There are two one fatal flaws in the script and, since the film studio held this back from the reviewers -- they know a non-starter, too -- we're hiding that behind a SPOILER. Drag your cursor over the white space below:

Remember how we mentioned that the film establishes that no one knows The Killer's identity or looks? At one point in the middle of the film Agent Campbell refers to The Killer as "Griffin," which means they do know and, considering the long run of kills and police work done in Los Angeles, they probably know what he looks like. A flashback reveals that, indeed, Campbell has seen the dude face to face. You can fathom a guess as to why he doesn't spill, based on what happens towards the end, but we don't believe it.

On a purely aesthetic note, the score gets in the way. With lots of smoke and searchlights and night shooting, this could have been a music video. Only a slow paced editing style keeps it out of that bin.

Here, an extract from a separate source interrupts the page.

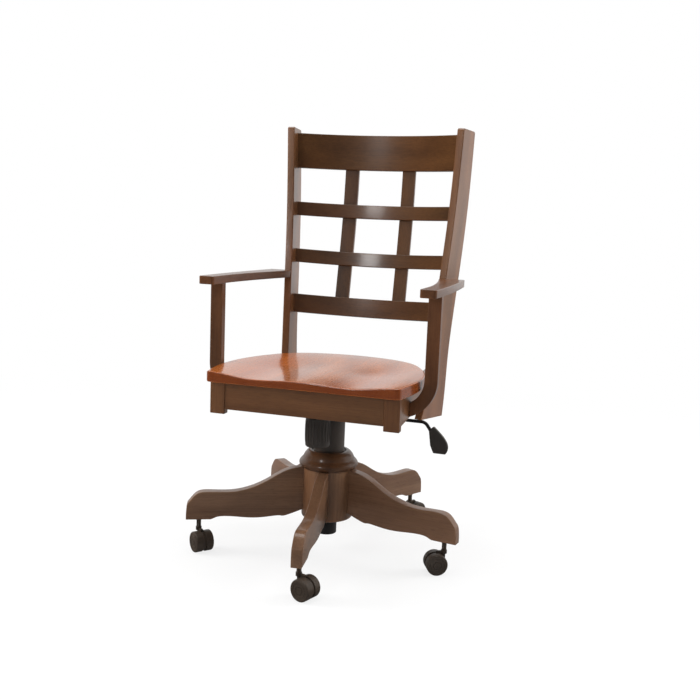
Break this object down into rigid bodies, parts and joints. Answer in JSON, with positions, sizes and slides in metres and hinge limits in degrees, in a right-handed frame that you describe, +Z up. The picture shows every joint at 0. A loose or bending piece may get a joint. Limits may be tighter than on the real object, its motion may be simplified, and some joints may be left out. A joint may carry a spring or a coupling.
{
  "type": "desk armchair",
  "caption": "Slat-back wooden desk armchair with flat arms, on a five-leg swivel and tilt base with casters and a gas lift.",
  "frame": {"origin": "on the floor, on the axis of the gas-lift column", "axes": "+Z up along the column; the sitter faces -Y; the lift lever is on the +X side"},
  "size_m": [0.6527, 0.7229, 1.0464],
  "materials": {
    "seat_wood": "stained red-brown, gloss lacquer",
    "frame_wood": "stained dark brown, satin lacquer",
    "base_wood": "stained dark brown, satin lacquer",
    "plain_wood": "unfinished",
    "black_steel": "black powder coat",
    "bright_steel": "ground",
    "bushing_plastic": "moulded",
    "valve_plastic": "moulded",
    "cover_plastic": "moulded",
    "grip_plastic": "moulded",
    "caster_plastic": "moulded"
  },
  "bodies": {
    "base": {"hub": "base_wood", "hub_cap": "base_wood", "column_sleeve": "black_steel", "leg_1": "base_wood", "leg_2": "base_wood", "leg_3": "base_wood", "leg_4": "base_wood", "leg_5": "base_wood", "leg_dowels": "plain_wood", "caster_sockets": "bright_steel", "outer_tube": "black_steel", "guide_bushing": "bushing_plastic", "thrust_bearing": "bright_steel", "cover_inner": "cover_plastic"},
    "rotor": {"piston_rod": "bright_steel", "rod_clip": "bright_steel"},
    "cover": {"cover_middle": "cover_plastic"},
    "lift": {"pressure_tube": "black_steel", "cover_outer": "cover_plastic", "mechanism_housing": "black_steel", "tilt_pin": "bright_steel", "tilt_spring": "bright_steel"},
    "valve": {"valve_button": "valve_plastic"},
    "lever": {"lift_lever": "black_steel", "lever_paddle": "grip_plastic"},
    "tension": {"tension_bolt": "bright_steel"},
    "knob": {"tension_knob": "grip_plastic", "knob_nut": "bright_steel"},
    "seat": {"seat_plate": "black_steel", "seat": "seat_wood", "seat_screws": "bright_steel", "front_apron": "frame_wood", "rear_apron": "frame_wood", "left_apron": "frame_wood", "right_apron": "frame_wood", "stub_legs": "frame_wood", "corner_blocks": "plain_wood", "left_arm_post": "frame_wood", "right_arm_post": "frame_wood", "left_arm": "frame_wood", "right_arm": "frame_wood", "arm_dowels": "plain_wood", "left_back_post": "frame_wood", "right_back_post": "frame_wood", "crest_rail": "frame_wood", "upper_slat": "frame_wood", "middle_slat": "frame_wood", "lower_rail": "frame_wood", "upright_slats": "frame_wood"},
    "caster_1": {"caster_frame_1": "caster_plastic"},
    "wheels_1": {"caster_wheels_1": "caster_plastic"},
    "caster_2": {"caster_frame_2": "caster_plastic"},
    "wheels_2": {"caster_wheels_2": "caster_plastic"},
    "caster_3": {"caster_frame_3": "caster_plastic"},
    "wheels_3": {"caster_wheels_3": "caster_plastic"},
    "caster_4": {"caster_frame_4": "caster_plastic"},
    "wheels_4": {"caster_wheels_4": "caster_plastic"},
    "caster_5": {"caster_frame_5": "caster_plastic"},
    "wheels_5": {"caster_wheels_5": "caster_plastic"}
  },
  "joints": [
    {"name": "seat_swivel", "type": "hinge", "parent": "base", "child": "rotor", "pos_m": [0, 0, 0.04], "axis": [0, 0, 1], "continuous": true},
    {"name": "seat_height", "type": "slide", "parent": "rotor", "child": "lift", "axis": [0, 0, 1], "range_m": [0, 0.1]},
    {"name": "cover_slide", "type": "slide", "parent": "base", "child": "cover", "axis": [0, 0, 1], "range_m": [0, 0.05]},
    {"name": "seat_tilt", "type": "hinge", "parent": "lift", "child": "seat", "pos_m": [0, -0.036, 0.398], "axis": [-1, 0, 0], "range_deg": [0, 12], "stiffness_Nm_per_rad": 150, "springref_deg": -14.32},
    {"name": "tension_lift", "type": "slide", "parent": "lift", "child": "tension", "axis": [0, 0, 1], "range_m": [0, 0.0137], "deforming": ["tilt_spring"]},
    {"name": "knob_turn", "type": "hinge", "parent": "tension", "child": "knob", "pos_m": [0, -0.09, 0.3], "axis": [0, 0, 1], "range_deg": [-1080, 1080]},
    {"name": "lever_lift", "type": "hinge", "parent": "lift", "child": "lever", "pos_m": [0.056, 0, 0.4079], "axis": [0, -1, 0], "range_deg": [0, 3.5]},
    {"name": "valve_press", "type": "slide", "parent": "lift", "child": "valve", "axis": [0, 0, 1], "range_m": [-0.0036, 0], "stiffness_N_per_m": 2000, "springref_m": 0.001},
    {"name": "caster_swivel_1", "type": "hinge", "parent": "base", "child": "caster_1", "pos_m": [0.30726, -0.05418, 0.07], "axis": [0, 0, 1], "continuous": true},
    {"name": "caster_roll_1", "type": "hinge", "parent": "caster_1", "child": "wheels_1", "pos_m": [0.29004, -0.06221, 0.025], "axis": [0.4226, -0.9063, 0], "continuous": true},
    {"name": "caster_swivel_2", "type": "hinge", "parent": "base", "child": "caster_2", "pos_m": [0.14647, 0.27548, 0.07], "axis": [0, 0, 1], "continuous": true},
    {"name": "caster_roll_2", "type": "hinge", "parent": "caster_2", "child": "wheels_2", "pos_m": [0.1554, 0.29226, 0.025], "axis": [-0.8829, 0.4695, 0], "continuous": true},
    {"name": "caster_swivel_3", "type": "hinge", "parent": "base", "child": "caster_3", "pos_m": [-0.21673, 0.22443, 0.07], "axis": [0, 0, 1], "continuous": true},
    {"name": "caster_roll_3", "type": "hinge", "parent": "caster_3", "child": "wheels_3", "pos_m": [-0.23319, 0.23393, 0.025], "axis": [-0.5, -0.866, 0], "continuous": true},
    {"name": "caster_swivel_4", "type": "hinge", "parent": "base", "child": "caster_4", "pos_m": [-0.28042, -0.13677, 0.07], "axis": [0, 0, 1], "continuous": true},
    {"name": "caster_roll_4", "type": "hinge", "parent": "caster_4", "child": "wheels_4", "pos_m": [-0.26587, -0.14899, 0.025], "axis": [0.6428, 0.766, 0], "continuous": true},
    {"name": "caster_swivel_5", "type": "hinge", "parent": "base", "child": "caster_5", "pos_m": [0.04342, -0.30896, 0.07], "axis": [0, 0, 1], "continuous": true},
    {"name": "caster_roll_5", "type": "hinge", "parent": "caster_5", "child": "wheels_5", "pos_m": [0.06139, -0.31515, 0.025], "axis": [0.3256, 0.9455, 0], "continuous": true}
  ],
  "couplings": [
    {"joint": "cover_slide", "follows": "seat_height", "ratio": 0.5},
    {"joint": "tension_lift", "follows": "seat_tilt", "m_per_rad": 0.065},
    {"joint": "valve_press", "follows": "lever_lift", "m_per_rad": -0.057}
  ]
}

The studio was wise to keep us away. A simple analysis of the script would have caught the error. Of course, if they hadn't, I wouldn't have resorted to a Spoiler and would have come up with a clever piece of writing. It's Friday. The film's out. There's no time.

Makes me kind of like a victim . . .

On average, a first run movie ticket will run you Eight Bucks. Were Cranky able to set his own price to The Watcher, he would have paid...

$2.00

midweek rental level, if only to see Reeves doing something different.